Wednesday 11 November 2020

Royal Flash: Season 4 of the Crown faithfully reproduces the 80s power dressing of the British Royals

 With its power bouffants, sweetie-wrapper party dresses and alarming shoulder pads, some call the 1980s the time that fashion forgot. But in the fourth season of The Crown, which starts on TV tomorrow night, the era’s extraordinary clothing plays a pivotal role in bringing the decade’s stories back to vivid life. Some looks were faithfully recreated, while others were more loosely inspired by the actual wardrobes of the royal family, as the show’s costume designer, Amy Roberts, explains below.

Diana and Charles at the Wentworth Hotel ball

Diana, Princess of Wales, Wentworth hotel ball, Australian tour

Prince Charles and Diana’s 1983 Australian tour took on existential significance for the royal family, coming at a time of burgeoning republican sentiment. Diana was strategically deployed in the charm offensive, photographed as a doting mother, with baby William on her hip, wearing a seemingly never-ending supply of photogenic outfits.


This Bruce Oldfield gown, in a shade of blue recalling Walt Disney’s 1950 Cinderella, represents the high point of a very successful tour. “It was a deliberate choice to put her in this,” says Roberts. “There is a lot of irritation going on, on that tour, but this dress was the moment you felt maybe they did love each other. There’s sort of romance and youthfulness. The dress is kind of crazy, pure 80s, shimmery, slightly trashy, but it just moves so beautifully at the dance, when it’s all breathless and exciting.”


The biggest challenge was sourcing fabrics with the specific weight and drape, and distinctive colour palette, of the era. This particular fabric came from London’s Brick Lane. Afterwards, the Crown’s “genius cutters” recreated the dress from scratch, “working out all of those frills – it looks like a lizard down the side.”

Olivia Coleman plays the Queen (right)

The Queen, played by Olivia Colman, at the Braemar highland games

The Queen was mostly seen in “sugar almond colours” during the 1960s and 1970s of series 3, but now looks a lot more sombre in greens and browns, showing that she has “settled into her life as Queen and matriarch, and has become that steady background figure in everybody’s lives.”

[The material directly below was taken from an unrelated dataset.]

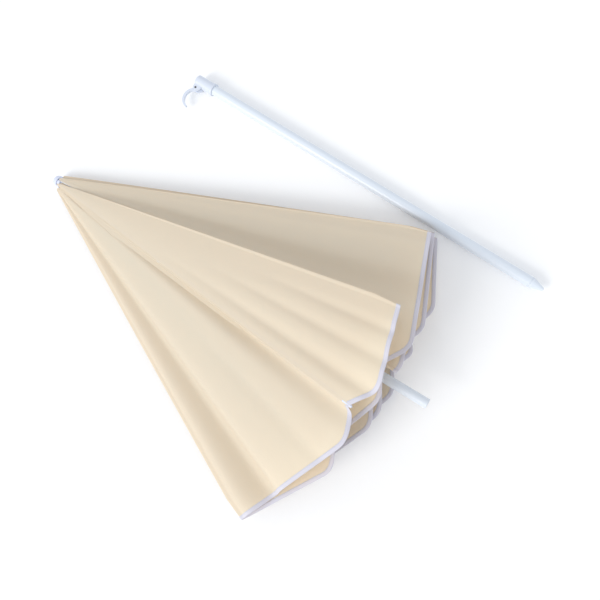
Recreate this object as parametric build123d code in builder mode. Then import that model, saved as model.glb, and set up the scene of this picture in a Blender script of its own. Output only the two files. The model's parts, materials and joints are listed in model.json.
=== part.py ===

The bow on her blouse “is a pointer to Thatcher, really,” says Roberts, who tried to accentuate developments in the women’s relationship through their outfits. The handbag is a recreation of those the Queen famously carries, by Launer, with similar recreations created for Thatcher.


Those near-identical bags, as well as Thatcher’s pearls, show that she is “emulating The Queen” at first, something that falls away as the power dynamics change later in the series.

Helena Bonham-Carter as Princess Margaret (right)

Princess Margaret, played by Helena Bonham Carter

“We just ran with Margaret, because we were dealing with the most extraordinary creature that is Helena Bonham Carter,” says Rogers, “so we went with the spirit of Margaret and how Helena was portraying her.”


This heavily boned swimming costume was inspired by corseted Rigby & Peller swimming costumes worn by the real Margaret, but its colour is fiction: all of Margaret’s clothes on the show occupy a “bruised” colour palette, reflecting a tragic stage of her life. “I look at my notebook for her, the samples of all her fabrics, and they are all sombre and strange.”